KIMANUS WENDA, a prisoner usually detained in Nabire prison had an operation to remove a tumour from his stomach at Dian Harapan hospital, Waena, Jayapura on 14 March 2012. Wenda is detained for treason (makar) and is serving a 20 year prison sentence.
According to Peneas Lokbere from United for Truth (Bersatu Untuk Kebenaran), an organisation which provides support for political prisoners in Papua, the operation began at 10am and lasted for two hours.
“After the operation he was transferred to the inpatient ward. The procedure went well without any obstacles,” said Lokbere. A growth and a hernia were operated on, and he was given six stitches.
Wenda was hospitalised until Saturday 17 March 2012. On Satuday, Dr Trajanus Lauretius said that Kimanus could go “home” to the jail in Abepura, but that every Tuesday he needs a check-up at the Dian Harapan Hospital.
Lokbere took Wenda to Abepura jail on Saturday afternoon. On Sunday Lokbere came back to bring his medication.
According to Lokbere, Kimanus Wenda said that two staff from the jail came into his cell. All his belongings –including his clothes and medicines– were turned upside down with no clear reason. He was offended by being treated in such an impolite manner while he was just recovering from an operation.
Kimanus Wenda is actually listed as a prisoner at Nabire jail. However he cannot return to Nabire at present because he needs to recover properly first and have the stitches removed from his stomach.
According to the Asian Human Rights Commission, Kimanus Wenda started to complain of feeling ill in 2010, and was vomiting frequently. The doctor at Nabire prison examined him and said that he needed to be examined in Jayapura. However, the Ministry for Justice and Human Rights said that they could not pay for an operation in Jayapura. They claimed they didn’t have the money to cover the costs of the operation.
An official of Nabire jail disagreed that Wenda was ill. The proof? Kimanus Wenda could still play volleyball in the prison field in Nabire. The obstructive behaviour prompted Peneas Lokbere to gather funds for Wenda’s operation. Various non-governmental organisations have contributed to the cost of the journey, transfer between the Nabire and Abepura prisons, and the medication for Kimanus Wenda.
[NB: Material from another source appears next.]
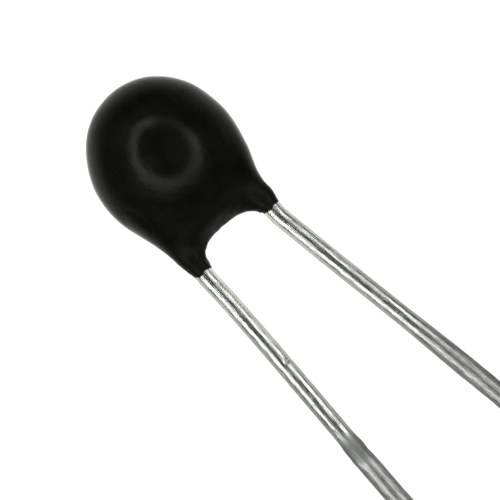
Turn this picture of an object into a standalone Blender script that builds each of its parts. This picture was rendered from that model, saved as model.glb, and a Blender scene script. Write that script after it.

According to the Facebook page of Tapol (London), an organisation which provides support for political prisoners, their internet fundraising campaign using the gofundme.com website raised £2,000, which included £1,040 in direct donations and an anonymous private donation of £1,000. They channelled the funds through Peneas Lokbere and friends in Jayapura.
At present, Lokbere is monitoring Kimanus Wenda’s recovery in Abepura prison. Once he recovers and the stitches are out, Wenda will return to Nabire prison. According to Indonesian law, the Indonesian government is responsible for providing prisoners with healthcare.
However, the problem of budgets is often used by the Ministry for Justice and Human Rights as an excuse for not complying with this regulation.
Ironically, the Indonesian government has also banned the International Committee of the Red Cross (ICRC) from working in Papua since March 2009, despite the fact that ICRC often helps the families of prisoners to visit the detainees. The ICRC also usually gives support for medication for prisoners, no matter who they are.
Peneas Lokbere and TAPOL are now collecting funds for an operation for Jefrai Murib who is currently in Biak prison.
Jefrai Murib is suspected of having suffered a stroke on 19 December 2011. The left side of his body and his left arm and leg have lost all sensation. Murib has been examined at the Biak General Hospital, where the doctor’s diagnosis was that he needs to be examined at the General Hospital in Jayapura.